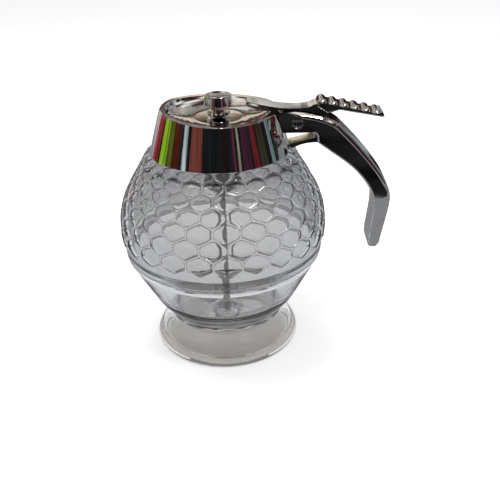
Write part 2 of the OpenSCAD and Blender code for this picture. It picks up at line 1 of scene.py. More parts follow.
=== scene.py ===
import bpy, bmesh, math
from mathutils import Matrix, Vector


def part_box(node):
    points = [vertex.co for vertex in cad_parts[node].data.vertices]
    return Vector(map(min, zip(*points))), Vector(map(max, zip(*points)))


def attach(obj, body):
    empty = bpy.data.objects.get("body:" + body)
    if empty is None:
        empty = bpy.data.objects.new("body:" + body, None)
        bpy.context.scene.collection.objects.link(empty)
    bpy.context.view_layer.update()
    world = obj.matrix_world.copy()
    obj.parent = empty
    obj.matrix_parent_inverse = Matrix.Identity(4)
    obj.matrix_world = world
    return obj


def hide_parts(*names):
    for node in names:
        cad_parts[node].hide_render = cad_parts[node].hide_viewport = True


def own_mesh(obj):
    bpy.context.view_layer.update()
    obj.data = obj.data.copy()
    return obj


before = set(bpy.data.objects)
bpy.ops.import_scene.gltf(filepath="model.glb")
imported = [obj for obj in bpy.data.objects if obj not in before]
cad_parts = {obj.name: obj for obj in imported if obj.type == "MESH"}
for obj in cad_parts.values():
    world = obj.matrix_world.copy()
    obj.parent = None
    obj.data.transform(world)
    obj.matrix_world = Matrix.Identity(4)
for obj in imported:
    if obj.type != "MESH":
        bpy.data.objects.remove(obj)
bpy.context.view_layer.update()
print("frame loaded")

mm = 0.001  # the pieces' dictionaries are in millimetres and degrees


def addObject(name, data):
    obj = bpy.data.objects.new(name, data)
    bpy.context.collection.objects.link(obj)
    return obj


def addMesh(bm, name, mat):
    mesh = bpy.data.meshes.new(name)
    bm.to_mesh(mesh)
    bm.free()
    mesh.materials.append(mat)
    return addObject(name, mesh)


# The camera, as the photograph was taken: places in metres, "down", "roll" and "yaw" in radians
camera = {"lens": 49.56, "sensor": 36, "near": 0.01, "far": 50, "back": 0.27658, "up": 0.18894,
          "down": 0.4904, "roll": -0.0248, "yaw": 0.0417, "turn": math.radians(4)}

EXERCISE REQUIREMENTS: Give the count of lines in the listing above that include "type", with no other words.

RESULT FOR THIS TASK: 2